Kunjungan ketiga, keempat dan terakhir tuntas menjelang petang. Menu hari raya selalu tersedia di meja. Menu permanen yaitu bakso selain ketupat sayur, kare, opor ayam. Wah, makan besar lagi!.
"Sssst... tapi ini sesi terakhir!", ujar kawan serius. Menu bakso tetap disantap, walau perut sudah tak sanggup menampung.
Bagaimana kami menolak? Tuan rumah telah mematok porsi di mangkuk bakso. Tidak menyentuh, tak menghargai tuan rumah. Makan tak habis, pun tak enak.
"Wah, perut saya tak kuat menampung, Bu", ujarku
"Ah, ini porsi sedikit, sila ibu, selamat menikmati", ujar Bu Heru sambil melayani tamu lain.
Kami ngebut makan lalu pamit pulang.
Sepanjang jalan menuju hotel saya irit bicara, pasalnya perut sesak, saking banyak terisi bakso. Hari itu 5 porsi bakso telah kami santap.
"Mengapa bakso selalu tersedia di tiap rumah pada hari lebaran?" tanyaku penasaran.
"Yah semua orang suka bakso. Juga gak ribet buatnya", jawab teman.
Di kota A lain lagi kisahnya. Suatu hari, saya pergi ke pesta pernikahan Mira, hotelier -- staf pemasaran. Karena ini undangan masal se hotel, saya pergi dengan GM bule, Mr. Smith.
Pernikahan Mira & Zaki memakai adat Minangkabau.

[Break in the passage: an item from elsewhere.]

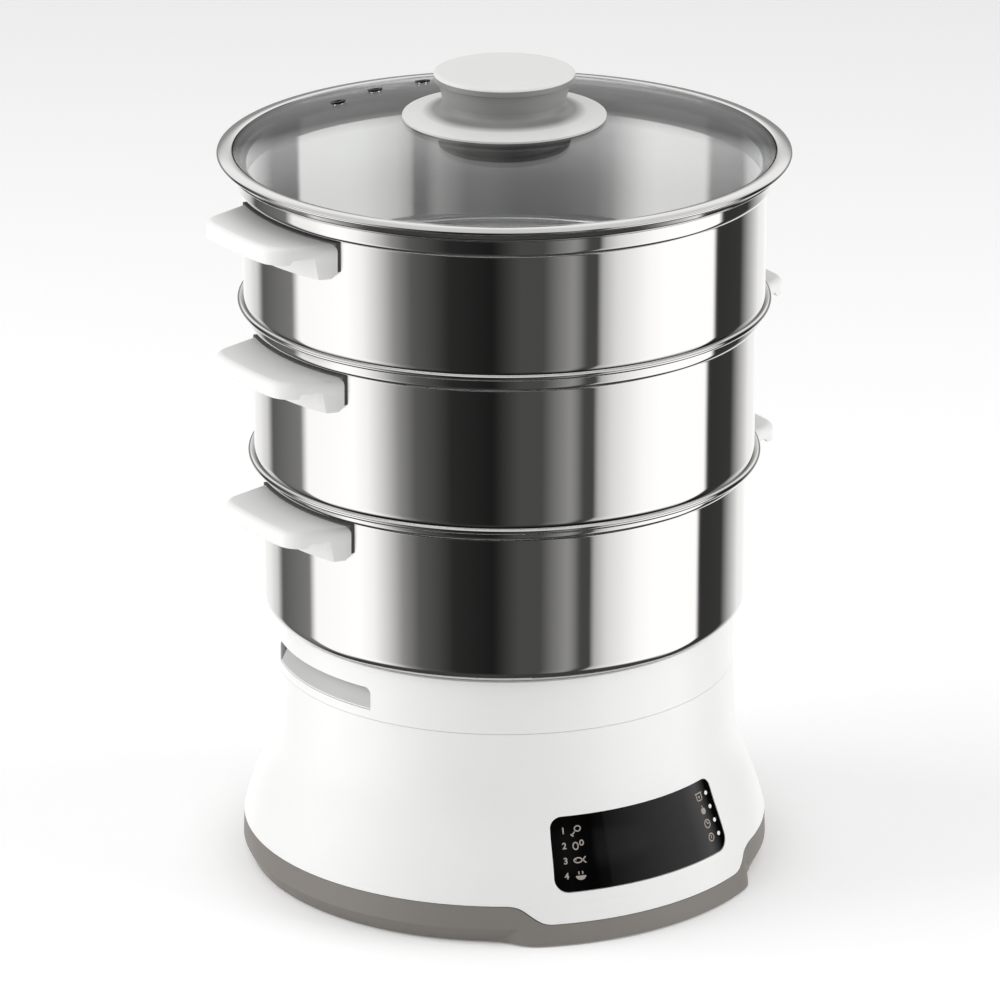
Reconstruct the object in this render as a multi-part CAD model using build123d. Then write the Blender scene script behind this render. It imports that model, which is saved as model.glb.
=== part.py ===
from build123d import *

import math
import os

os.makedirs("parts", exist_ok=True)

# Electric food steamer: three stacked steel bowls on a white base, with a domed glass lid.
# Millimetres. The origin is on the table, under the tower's axis. +Z is up, the touch panel
# faces -Y, and the bowls' handles stand out along +X and -X.

# ---- Steel bowls, from the lowest (1) to the highest (3) ----
BOWL_WALL_R = 112.0              # outer radius of the lowest bowl's wall
NEST_STEP = 4.0                  # each bowl's wall is this much larger than the one under it
BOWL_HEIGHTS = (77.05, 77.89, 68.7)       # underside to rim top
RIM_HEIGHTS = (6.5, 8.45, 9.05)          # step line to rim top
BOWL_SHEET = 0.7                 # thickness of the drawn steel
CORNER_R = 8.0                   # rounded lower corner of a bowl
FLOOR_LEDGE = 6.0                # turned-in ledge that carries the perforated floor
FLOOR_SHEET = 0.8
RIM_WIDTH = 7.7                  # rim's edge outside the wall
BEAD_R = 1.4                     # rolled edge of the rim
BAND_OUT = 0.8                   # the band under the rim stands this far proud of the wall
BAND_HEIGHT = 1.5
STEP_HALF = 0.9                  # half the height of the rounded step between wall and band
STEAM_HOLE_R = 2.3
STEAM_HOLE_PITCH = 12.5          # spacing of the rings of steam holes
STEAM_HOLE_MARGIN = 4.0          # plain border between the last holes and the ledge
SEAT_GAP = 0.25                  # play between two pieces that stand on one another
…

Kami disuguhi hidangan nikmat khas Minang. Ya, masakan khas Minang enak-enak.
Tak sengaja pula, mataku beralih ke food stall. Beradu pandanglah dengan bakso. Saya ambil secukupnya. Mr. Smith melihatku, lalu matanya melebar. Ia minta diambilkan bakso.
Setiba di hotel ia menyuruh chef membuatkan menu bakso. Penasaran katanya. Jadilah bakso ala chef.
Tak puas dengan racikan bumbu Chef, ia bertanya, adakah jajanan bakso di luar hotel. Serempak kami jawab, "Ada....!". Ia ingin mencoba cita rasa bakso di tempat lain sebagai pembanding.